When referring to binary files (or pipes or transmission protocols etc.), however, it refers to the order of the bytes in the file: a "little-endian representation" will have the lowest-order byte first and the highest-order byte last.
How does one obtain the lowest-order byte of an int? That's the low 8 bits, so it's (n & 0xFF) (or ((n >> 0) & 0xFF), the usefulness of which you will see below).
The next lowest-order byte is ((n >> 8) & 0xFF).
The next lowest-order byte is ((n >> 16) & 0xFF) ... or (((n >> 8) >> 8) & 0xFF).
And so on.
So you can peal off bytes from n in a loop and output them one byte at a time ... you can use fwrite for that but it's simpler just to use putchar or putc.
You say that your teacher requires you to use fwrite. There are two ways to do that: 1) use fwrite(&n, 1, 1, filePtr) in a loop as described above. 2) Use the loop to reorder your int value by storing the bytes in the desired order in a char array rather than outputting them, then use fwrite to write it out. The latter is probably what your teacher has in mind.
Note that, if you just use fwrite to output your int it will work ... if you're running on a little-endian machine, where the bytes of the int are already stored in the right order. But the bytes will be backwards if running on a big-endian machine.

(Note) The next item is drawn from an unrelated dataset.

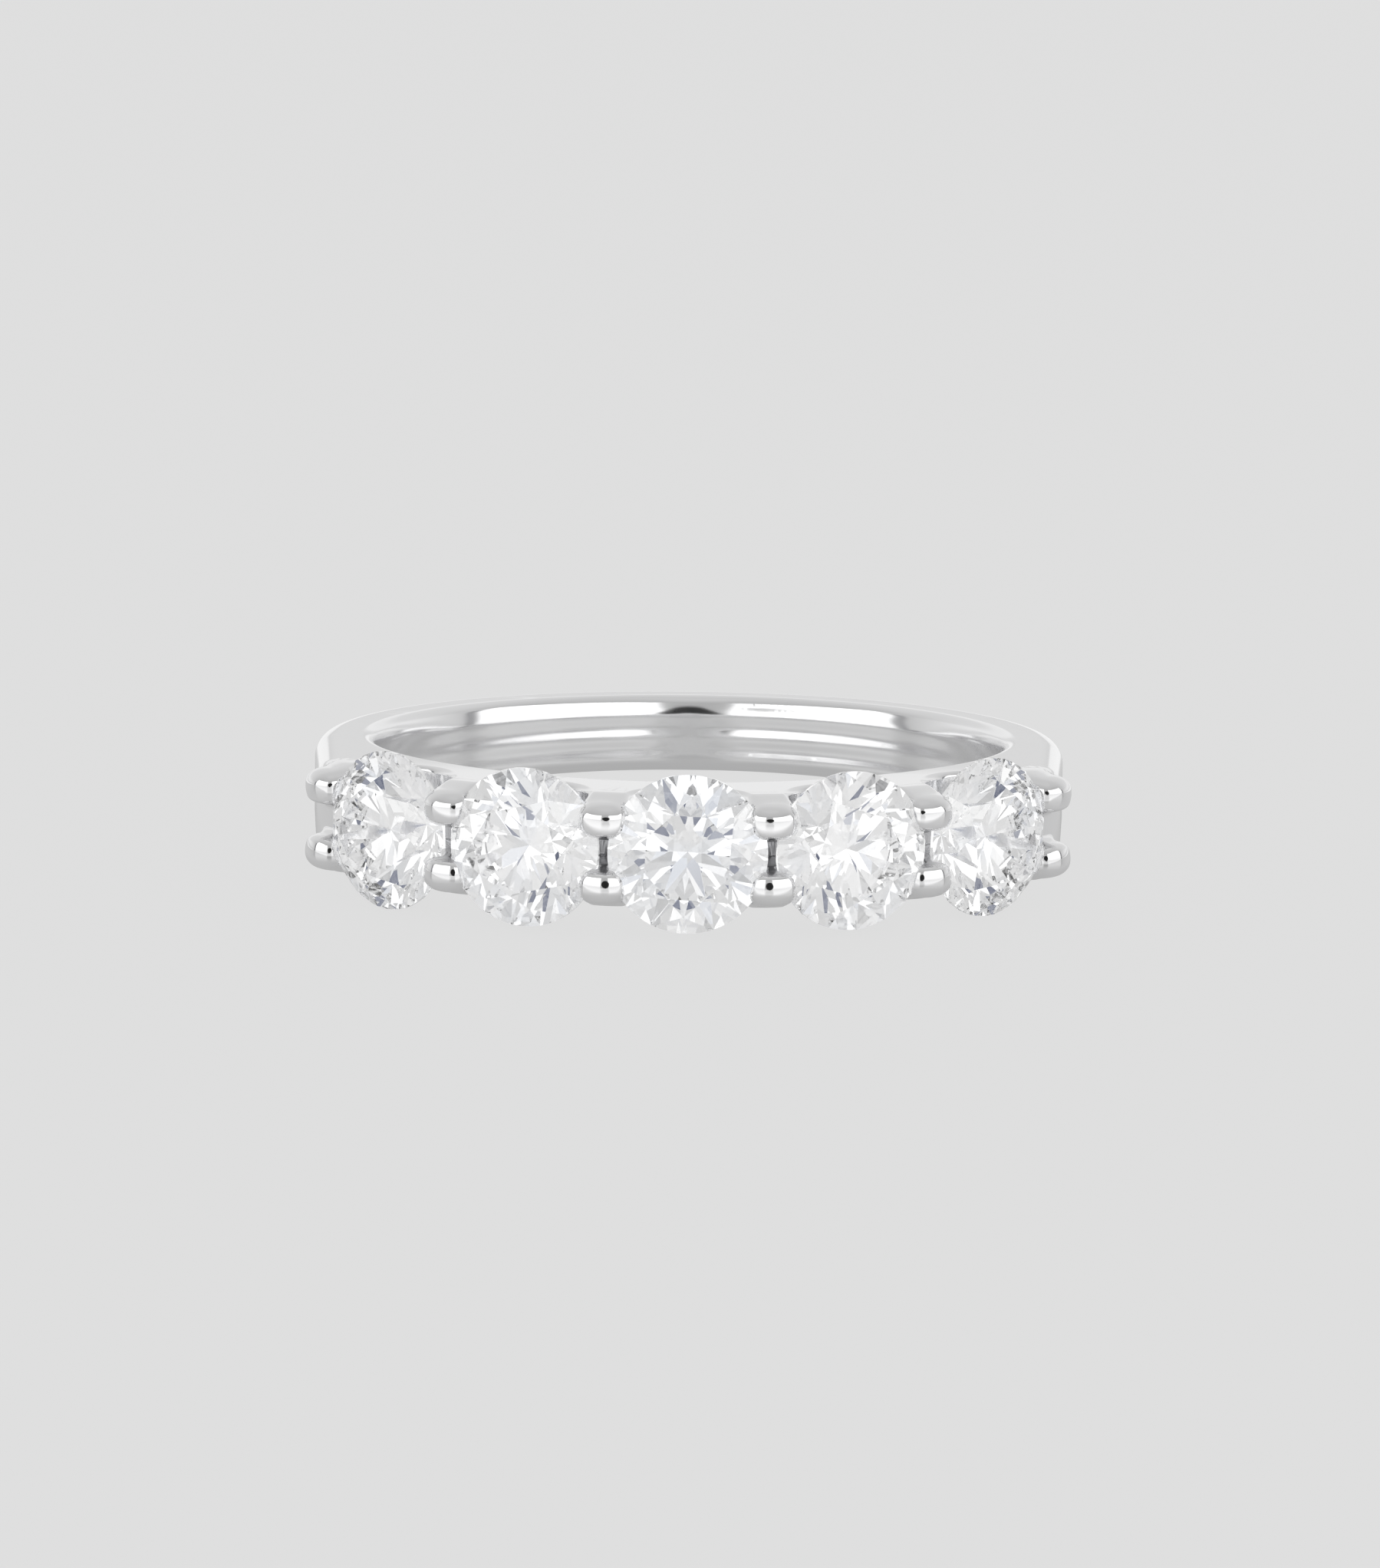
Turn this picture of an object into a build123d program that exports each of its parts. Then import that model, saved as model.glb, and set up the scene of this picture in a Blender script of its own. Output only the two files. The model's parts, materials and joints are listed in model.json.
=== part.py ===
from build123d import *
import copy
import math
import os

# Diamond ring with five round brilliants in shared prongs. Millimetres.
# It is drawn about its finger hole: the hole's axis is local Z, the stones face local -Y.
# It is then laid on its side as it rests on a table, with +Z up.

# finger hole and shank
bore_radius = 8.25
shank_thickness = 1.60
back_width = 2.08          # across the shank at the back of the hole
head_width = 2.94          # across the rail and the scalloped walls under the stones
taper_start = 6.5          # before the hole's axis: from here the sides close in towards the back
width_turn_radius = 40.0   # where they do, if it has ended before the shoulders' corners
outer_edge_radius = 0.60
inner_edge_radius = 0.30

# stones: round brilliants of 4.1 mm, a quarter carat each
stone_count = 5
stone_diameter = 4.10
stone_gap = 0.14           # between the girdles of two neighbours
girdle_thickness = 0.14
table_diameter = 2.34
crown_angle = 34.5
pavilion_angle = 40.75
star_reach = 0.50          # share of the way from the table's side to the girdle
lower_half_reach = 0.77    # share of the way from the girdle to the axis
culet_diameter = 0.03
girdle_height = 2.72       # from the finger hole to the middle of the girdle
main_facets = 8
stone_turns = (13.0, -9.0, 19.0, 5.0, -16.0)   # each stone about its own axis, in degrees

# rail, scallops and prongs
rail_thickness = 1.12
scallop_radius = 1.62
scallop_edge_radius = 0.16
prong_length = 1.36        # head along the row of stones
prong_width = 1.06         # head across the ring
prong_corner = 0.42        # rounding of the head's outline, seen from its crest
prong_rise = 0.72          # head above the middle of the girdle
prong_depth = 1.20         # of the domed head, from its crest towards the finger
prong_dome = 0.84          # radius of its crest
prong_rounding = 0.20      # where the crest meets the sides
prong_offset = 0.87        # head's middle from the middle plane of the ring
end_prong_shift = 0.19     # the outermost prongs stand this much further out
shoulder_rise = 0.08       # shoulder's end above the middle of the girdle
shoulder_corner_radius = 0.45
shoulder_lean = 2.4        # the straight sides of the shoulders close in by this, in degrees
seat_clearance = 0.025     # between stone and metal

# what follows from the sizes above
stone_radius = stone_diameter / 2
half_pitch = math.degrees(math.asin((stone_diameter + stone_gap) / 2 / (bore_radius + girdle_height)))
pitch = 2 * half_pitch
girdle_radius = bore_radius + girdle_height
shank_radius = bore_radius + shank_thickness
rail_radius = bore_radius + rail_thickness
shoulder_level = girdle_radius + shoulder_rise
row_end = pitch * (stone_count - 1) / 2
reach = girdle_radius + stone_diameter   # safely past the ring's outside
tiny = 1e-3


def outward(angle, radius, across=0.0):
    """Point at this angle from the middle of the row, this far from the hole's axis."""
    turn = math.radians(angle)
    return Vector(radius * math.sin(turn), -radius * math.cos(turn), across)


def radial_plane(angle, radius, across=0.0):
    """Plane facing outward from the hole: its X runs along the row, its Y along the hole's axis."""
    turn = math.radians(angle)
    along = Vector(math.cos(turn), math.sin(turn), 0)
    return Plane(origin=outward(angle, radius, across), x_dir=along, z_dir=outward(angle, 1.0))


def end_prong_angle():
    """Angle of the outermost prongs, which hold one stone each."""
    return row_end + half_pitch + math.degrees(math.asin(end_prong_shift / girdle_radius))


def prong_angles():
    """Angles of the prong pairs: one pair at each gap and one at each end of the row."""
    gaps = [(i - stone_count / 2) * pitch for i in range(1, stone_count)]
    return [-end_prong_angle()] + gaps + [end_prong_angle()]


def facet(solid, azimuth, slope, point):
    """Cut the solid by a plane through the point, whose normal leans by slope from +-Z."""
    turn = math.radians(azimuth)
    lean = math.radians(slope)
    normal = Vector(math.sin(lean) * math.cos(turn), math.sin(lean) * math.sin(turn), math.cos(lean))
    return split(solid, bisect_by=Plane(origin=point, z_dir=normal), keep=Keep.BOTTOM)


def facet_through(solid, a, b, c):
    """Cut off what lies outside the plane through three points."""
    normal = (b - a).cross(c - a).normalized()
    if normal.dot(a) < 0:
        normal = normal * -1
    return split(solid, bisect_by=Plane(origin=a, z_dir=normal), keep=Keep.BOTTOM)


def polar(radius, azimuth, height):
    """Point about the stone's own axis."""
    turn = math.radians(azimuth)
    return Vector(radius * math.cos(turn), radius * math.sin(turn), height)


def stone_levels():
    """Heights and radii of a stone's corners, from the middle of its girdle."""
    step = 180 / main_facets
    narrow = math.cos(math.radians(step))
    half_girdle = girdle_thickness / 2
    rise = math.tan(math.radians(crown_angle))
    drop = math.tan(math.radians(pavilion_angle))
    table_radius = table_diameter / 2
    table_height = half_girdle + (stone_radius - table_radius) * rise
    star_radius = table_radius * narrow + star_reach * (stone_radius - table_radius * narrow)
    star_height = half_girdle + (stone_radius - star_radius * narrow) * rise
    half_radius = (1 - lower_half_reach) * stone_radius
    half_height = -half_girdle - (stone_radius - half_radius * narrow) * drop
    culet_height = -half_girdle - (stone_radius - culet_diameter / 2) * drop
    return {
        "table": (table_radius, table_height),
        "star": (star_radius, star_height),
        "girdle": (stone_radius, half_girdle),
        "half": (half_radius, half_height),
        "culet": (culet_diameter / 2, culet_height),
    }


def brilliant():
    """One round brilliant about its own axis, the table up."""
    level = stone_levels()
    (table_r, table_z), (star_r, star_z) = level["table"], level["star"]
    (half_r, half_z), (culet_r, culet_z) = level["half"], level["culet"]
    half_girdle = girdle_thickness / 2
    step = 180 / main_facets
    body = Cylinder(stone_radius, table_z - culet_z)
    stone = Pos(0, 0, (table_z + culet_z) / 2) * body
    for i in range(main_facets):
        azimuth = 2 * step * i
        stone = facet(stone, azimuth, crown_angle, polar(stone_radius, azimuth, half_girdle))
        stone = facet(stone, azimuth, 180 - pavilion_angle, polar(stone_radius, azimuth, -half_girdle))
        star_point = polar(star_r, azimuth + step, star_z)
        next_corner = polar(table_r, azimuth + 2 * step, table_z)
        stone = facet_through(stone, polar(table_r, azimuth, table_z), next_corner, star_point)
        for side in (0, 2 * step):
            edge = azimuth + side
            for rim_z, tip in ((half_girdle, star_point), (-half_girdle, polar(half_r, azimuth + step, half_z))):
                at_main = polar(stone_radius, edge, rim_z)
                between = polar(stone_radius, azimuth + step, rim_z)
                stone = facet_through(stone, at_main, between, tip)
    return stone


def seat():
    """Space that a stone and its clearance take up, as a turned solid with the table up."""
    level = stone_levels()
    c = seat_clearance
    (table_r, table_z), (star_r, star_z) = level["table"], level["star"]
    (half_r, half_z), (culet_r, culet_z) = level["half"], level["culet"]
    half_girdle = girdle_thickness / 2
    outline = [
        (0, culet_z - c),
        (culet_r + c, culet_z - c),
        (half_r + c, half_z - c),
        (stone_radius + c, -half_girdle - c),
        (stone_radius + c, half_girdle + c),
        (star_r + c, star_z + c),
        (table_r + c, table_z + c),
        (0, table_z + c),
    ]
    profile = make_face(Polyline(*[(x, 0, z) for x, z in outline], close=True))
    return revolve(profile, Axis.Z)


def stone_places():
    """Place of each stone: its axis points outward from the hole."""
    angles = [(i - (stone_count - 1) / 2) * pitch for i in range(stone_count)]
    return [Location(radial_plane(angle, girdle_radius)) for angle in angles]


def shoulder_points():
    """Ends of the right shoulder's straight side: where it leaves the shank, and its corner."""
    lean = math.radians(shoulder_lean)
    side = Vector(math.cos(lean), -math.sin(lean)) * shank_radius
    run = math.sqrt(shoulder_level ** 2 - shank_radius ** 2)
    return side, side + Vector(-math.sin(lean), -math.cos(lean)) * run


def plan_face():
    """Ring seen along its hole, not yet bored: round shank, straight shoulders, arc of the head."""
    side, corner = shoulder_points()
    shank = ThreePointArc((side.X, side.Y), (0, shank_radius), (-side.X, side.Y))
    head = ThreePointArc((-corner.X, corner.Y), (0, -shoulder_level), (corner.X, corner.Y))
    left = Line((-side.X, side.Y), (-corner.X, corner.Y))
    right = Line((corner.X, corner.Y), (side.X, side.Y))
    plan = make_face([shank, left, head, right])
    corners = plan.vertices().filter_by(lambda v: v.Y < -shank_thickness)
    return fillet(corners, shoulder_corner_radius)


def side_face():
    """Ring seen from its side: tapering to the back, with parallel sides at the head."""
    half = head_width / 2
    slope = (head_width - back_width) / 2 / (bore_radius + taper_start)
    far_half = back_width / 2 - slope * (reach - bore_radius)
    outline = [(-reach, half), (-taper_start, half), (reach, far_half)]
    outline += [(reach, -far_half), (-taper_start, -half), (-reach, -half)]
    side = make_face(Plane.YZ * Polyline(*outline, close=True))
    turns = side.vertices().filter_by(lambda v: abs(v.Y + taper_start) < tiny)
    room = taper_start + shoulder_points()[1].Y - shoulder_corner_radius
    return fillet(turns, min(width_turn_radius, room / math.tan(math.atan(slope) / 2)))


def ring_body():
    """Bored ring with rounded edges, before the scallops are cut."""
    plan = plan_face()
    rim = plan.face().outer_wire()
    body = extrude(plan, head_width, both=True) & extrude(side_face(), reach, both=True)
    outer = [e for e in body.edges() if along_outline(e.position_at(0.5), rim)]
    body = fillet(outer, outer_edge_radius)
    body = body - Cylinder(bore_radius, 4 * head_width)
    inner = [e for e in body.edges() if along_bore(e.position_at(0.5))]
    return fillet(inner, inner_edge_radius)


def along_outline(point, rim):
    """Whether an edge's middle lies on the outline, on one of the ring's two sides."""
    return abs(point.Z) > tiny and rim.distance_to(Vertex(point.X, point.Y, 0)) < tiny


def along_bore(point):
    """Whether an edge's middle lies on the finger hole's wall, on one of the ring's two sides."""
    return abs(point.Z) > tiny and abs(math.hypot(point.X, point.Y) - bore_radius) < tiny


def scallop_planes():
    """Middle of each scallop's round floor, which just touches the rail."""
    angles = [(i - (stone_count - 1) / 2) * pitch for i in range(stone_count)]
    return [radial_plane(angle, rail_radius + scallop_radius) for angle in angles]


def scallop(plane):
    """U-shaped notch across the ring that bares a stone's pavilion."""
    floor = Rot(90, 0, 0) * Cylinder(scallop_radius, 4 * head_width)
    opening = Pos(0, 0, reach / 2) * Box(2 * scallop_radius, 4 * head_width, reach)
    return Location(plane) * (floor + opening)


def along_scallop(point):
    """Whether an edge's middle lies on a scallop's wall, near one of the ring's two sides."""
    if abs(point.Z) < head_width / 2 - outer_edge_radius - scallop_edge_radius:
        return False
    for plane in scallop_planes():
        local = plane.to_local_coords(point)
        if abs(math.hypot(local.X, min(local.Z, 0)) - scallop_radius) < tiny:
            return True
    return False


def channel():
    """Space above the rail that parts the upper prongs' wall from the lower one."""
    left = outward(-row_end, 2 * reach)
    right = outward(row_end, 2 * reach)
    sector = make_face(Polyline((0, 0), (left.X, left.Y), (right.X, right.Y), close=True))
    return extrude(sector - Circle(rail_radius), prong_offset - prong_width / 2, both=True)


def prong_head(angle, across):
    """Domed head of a prong, its crest outward."""
    pin = extrude(RectangleRounded(prong_length, prong_width, prong_corner), -prong_depth)
    crest = Pos(0, 0, -prong_dome) * Sphere(prong_dome)
    crest += Pos(0, 0, -prong_dome - prong_depth / 2) * Cylinder(prong_dome, prong_depth)
    pin = pin & crest
    pin = fillet(pin.faces().filter_by(GeomType.SPHERE).edges(), prong_rounding)
    return Location(radial_plane(angle, girdle_radius + prong_rise, across)) * pin


def ring_mount():
    """Shank, shoulders, rail, scalloped walls and prongs as one soldered solid, with the stones' seats."""
    metal = ring_body()
    for plane in scallop_planes():
        metal = metal - scallop(plane)
    edges = [e for e in metal.edges() if along_scallop(e.position_at(0.5))]
    metal = fillet(edges, scallop_edge_radius)
    metal = metal - channel()
    for angle in prong_angles():
        for across in (prong_offset, -prong_offset):
            metal = metal + prong_head(angle, across)
    hollow = seat()
    for place in stone_places():
        metal = metal - place * hollow
    return metal


def rest_tilt():
    """Lean of the ring on a table, in degrees: it stands on its outer stones and the shank's back."""
    slope = math.atan((head_width - back_width) / 2 / (bore_radius + taper_start))
    back_y = shank_radius - outer_edge_radius
    back_half = back_width / 2 - math.tan(slope) * (back_y - bore_radius)
    back_z = outer_edge_radius / math.cos(slope) - back_half
    rise = back_z + stone_radius
    run = back_y + girdle_radius * math.cos(math.radians(row_end))
    return math.degrees(math.acos(outer_edge_radius / math.hypot(rise, run)) - math.atan2(run, rise))


def laid_down(pieces):
    """All pieces turned to their rest, over the middle of their outline and down to the table."""
    turned = {name: Rot(-rest_tilt(), 0, 0) * piece for name, piece in pieces.items()}
    box = Compound(children=[copy.copy(piece) for piece in turned.values()]).bounding_box()
    middle = box.center()
    return {name: Pos(-middle.X, -middle.Y, -box.min.Z) * piece for name, piece in turned.items()}


def make_pieces():
    """Every piece of the ring by name, in the frame of the finger hole."""
    pieces = {"ring_mount": ring_mount()}
    stone = brilliant()
    for number, (place, turn) in enumerate(zip(stone_places(), stone_turns), start=1):
        pieces[f"diamond_{number}"] = place * Rot(0, 0, turn) * copy.copy(stone)
    return pieces


os.makedirs("parts", exist_ok=True)
for name, piece in laid_down(make_pieces()).items():
    export_step(piece, f"parts/{name}.step")
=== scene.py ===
import json
import math

import bmesh
import bpy
import numpy as np
from mathutils import Matrix, Vector


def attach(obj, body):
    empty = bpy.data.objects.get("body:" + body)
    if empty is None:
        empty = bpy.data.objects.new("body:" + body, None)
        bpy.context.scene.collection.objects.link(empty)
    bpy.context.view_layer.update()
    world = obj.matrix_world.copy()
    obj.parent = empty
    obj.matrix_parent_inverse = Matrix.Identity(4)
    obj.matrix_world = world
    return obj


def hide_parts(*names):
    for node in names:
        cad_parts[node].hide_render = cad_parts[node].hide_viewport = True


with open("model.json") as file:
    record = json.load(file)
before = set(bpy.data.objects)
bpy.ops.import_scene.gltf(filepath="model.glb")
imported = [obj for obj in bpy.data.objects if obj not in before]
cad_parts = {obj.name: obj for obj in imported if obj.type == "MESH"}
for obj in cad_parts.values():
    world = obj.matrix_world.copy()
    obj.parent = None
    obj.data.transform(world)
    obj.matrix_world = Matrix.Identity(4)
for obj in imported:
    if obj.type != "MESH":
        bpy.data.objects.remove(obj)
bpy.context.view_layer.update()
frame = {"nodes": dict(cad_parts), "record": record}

mm = 0.001

# The ring's own frame: the finger hole's middle and axis come with the model.
# All sizes below are mm in it, unless a note says otherwise.
hole = next(m for m in frame["record"]["mounts"] if m["name"] == "finger_bore")
holeAxis = Vector(hole["axis"]).normalized()
holeMiddle = Vector(hole["pos_m"])
ringX = Vector((1, 0, 0))
ringY = holeAxis.cross(ringX).normalized()
ringTurn = Matrix((ringX, ringY, holeAxis)).transposed()
ringFrame = Matrix.Translation(holeMiddle) @ ringTurn.to_4x4() @ Matrix.Scale(mm, 4)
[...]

The problem with most answers to this question is portability. I've provided a portable answer here, but this recieved relatively little positive feedback. Note that C defines undefined behavior as: behavior, upon use of a nonportable or erroneous program construct or of erroneous data, for which this International Standard imposes no requirements.
The answer I'll give here won't assume that int is 16 bits in width; It'll give you an idea of how to represent "larger int" values. It's the same concept, but uses a dynamic loop rather than two fputcs.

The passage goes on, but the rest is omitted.